We sense, in these scenes, the existence of ‘worlds within worlds’: what actually happens in parliament, in the park, in the polling station? What goes on there? What do people do? To what extent is what they do and what goes on in each place similar to, or an extension of, what is done and what goes on in the others? Or are they essentially different? The next sections of this chapter explore the worlds of the activist, the administrator and the representative in turn.
Political worlds
The notion of a ‘political world’ is taken from Anselm Strauss, who uses the term ‘social worlds’: there are many intersecting and overlapping such worlds, and together they form what one of Strauss’s students, Adele Clarke, describes as a ‘mosaic’. Social worlds comprise ‘groups with shared commitments to certain activities, sharing resources of many kinds to achieve their goals, and building shared ideologies about how to go about their business’. Strauss himself emphasizes a primary activity, and a site or space for that activity supported by a technology.

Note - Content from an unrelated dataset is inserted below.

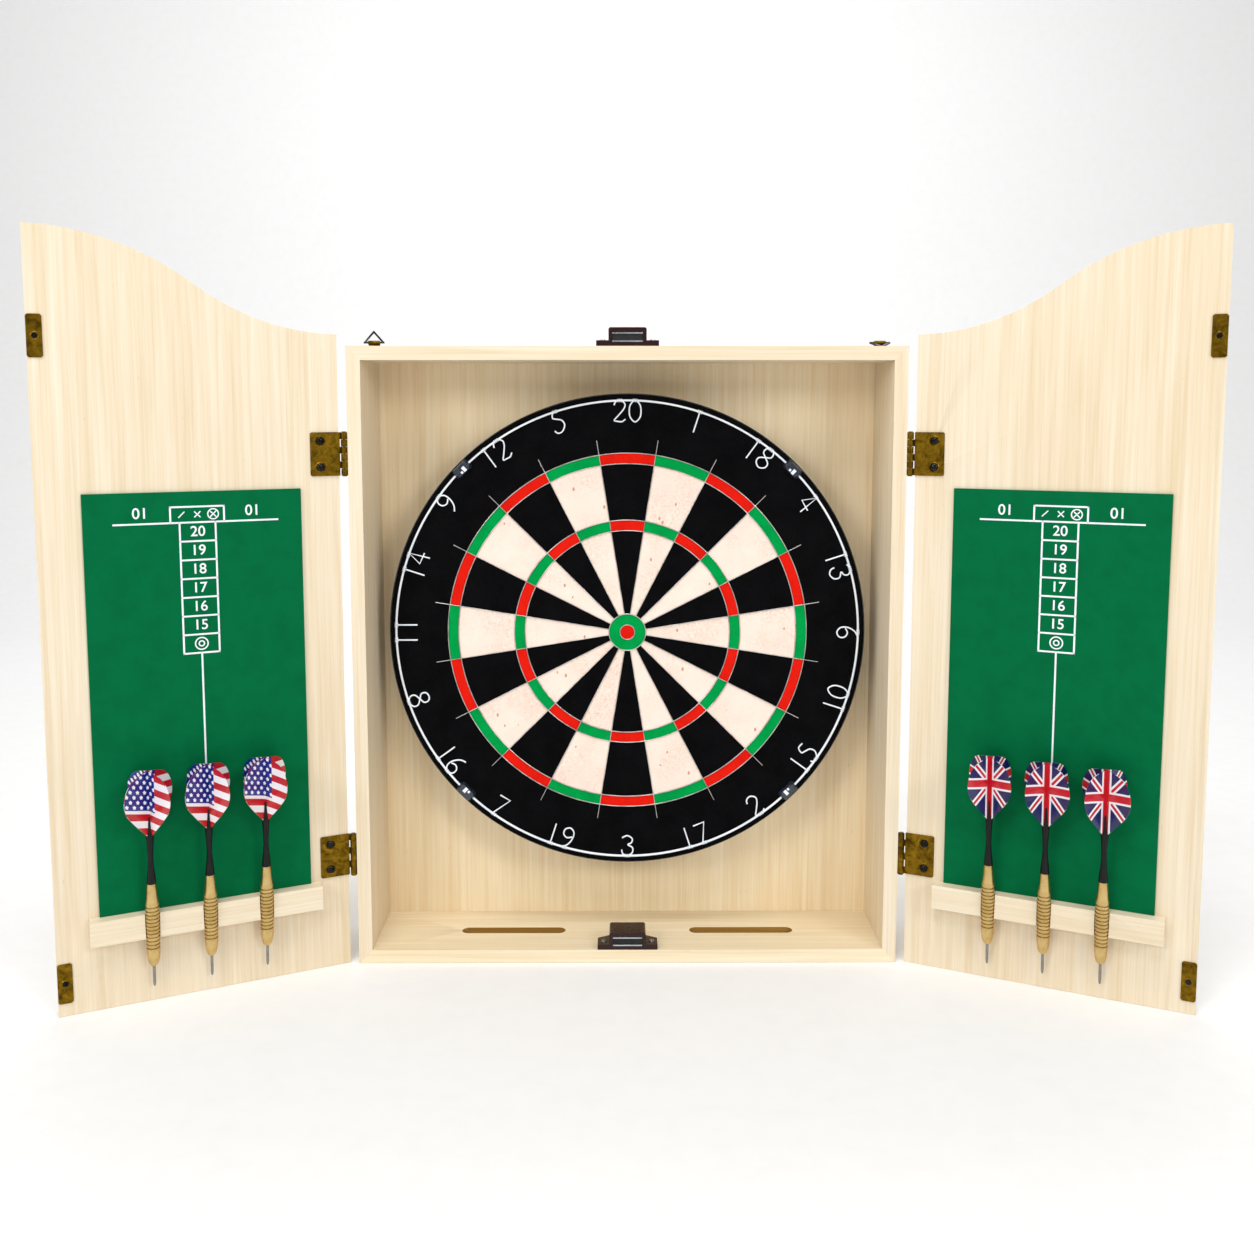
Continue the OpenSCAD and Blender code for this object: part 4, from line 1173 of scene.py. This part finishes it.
def build_stage():
    """A white sweep under and behind the cabinet, soft lights and the camera."""
    floor = cad_bounds[0].z - 0.2 * MM
    front, bend_start, bend, height, half_width, steps = -4.0, 1.6, 1.2, 5.0, 6, 12
    bm = bmesh.new()
    profile = [(front, 0.0), (bend_start, 0.0)]
    for k in range(1, steps + 1):
        t = math.radians(90) * k / steps
        profile.append((bend_start + bend * math.sin(t), bend - bend * math.cos(t)))
    profile.append((bend_start + bend, height))
    rows = [[bm.verts.new((x, y, floor + z)) for y, z in profile] for x in (-half_width, half_width)]
    for k in range(len(profile) - 1):
        bm.faces.new((rows[0][k], rows[1][k], rows[1][k + 1], rows[0][k + 1]))
    white, off_white = (0.93, 0.93, 0.93, 1), (0.91, 0.91, 0.91, 1)
    LOOK["sweep"] = plastic("sweep_paper", white, off_white, 0.8, 0.9, 60)
    new_object("sweep", bm, ["sweep"])

    world = bpy.data.worlds.new("studio")
    bpy.context.scene.world = world
    world.use_nodes = True
    background = world.node_tree.nodes["Background"]
    background.inputs["Color"].default_value = (1, 1, 1, 1)
    background.inputs["Strength"].default_value = 0.44

    def lamp(name, at, aim, size, power):
        light = bpy.data.lights.new(name, "AREA")
        light.shape = "RECTANGLE"
        light.size, light.size_y = size
        light.energy = power
        made = add_object(name, light)
        made.location = at
        made.rotation_euler = (Vector(aim) - Vector(at)).to_track_quat("-Z", "Y").to_euler()
    lamp("key", (-0.4, -1.6, 2.2), (0, 0, -0.05), (0.7, 0.5), 14)
    for side, x in (("left", -1.5), ("right", 1.5)):
        lamp(side + "_fill", (x, -1.9, 1.0), (0, 0, -0.05), (0.8, 0.6), 15)
    lamp("top", (0, -0.9, 2.6), (0, -0.4, -0.3), (1.4, 0.6), 20)
    lamp("back", (0, 1.0, 1.9), (0, 1.9, 0.4), (2.8, 1.0), 24)

    camera = bpy.data.cameras.new("camera")
    camera.sensor_width = 36
    camera.lens = 35.68
    camera.shift_y = -0.075
    viewer = add_object("camera", camera)
    viewer.location = (-0.0052, -1.211, 0.2147)
    viewer.rotation_euler = (math.radians(90 - 5.88), 0, math.radians(-0.24))
    bpy.context.scene.camera = viewer
    bpy.context.scene.view_settings.view_transform = "Standard"


build_stage()
build_case()
build_board()
build_number_ring()
build_clips()
for side in SIDES:
    build_door(side)
    for i in (1, 2, 3):
        build_dart(side, i)
build_all_screws()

A typical feature of a social world is a degree of internal discussion or conflict about its boundaries, and by implication about the nature, scope and purpose of its core activity. ‘Taking a social world perspective on governments’, for example, ‘means refusing to assume homogeneity in any government or governmental agency, expect perhaps only around certain issues and then probably not for very long’. A social world is not an institution, though it may consist in large part in arguments about institutions. ‘Social worlds are not social units or ‘social structures’ but a recognizable form of collective action’.
Three kinds of political world seem important: those of protest and other kinds of public action, those of bureaucracy and administration, and those of electoral representation: that is, doing politics outside the state, inside the state and in relating between the two.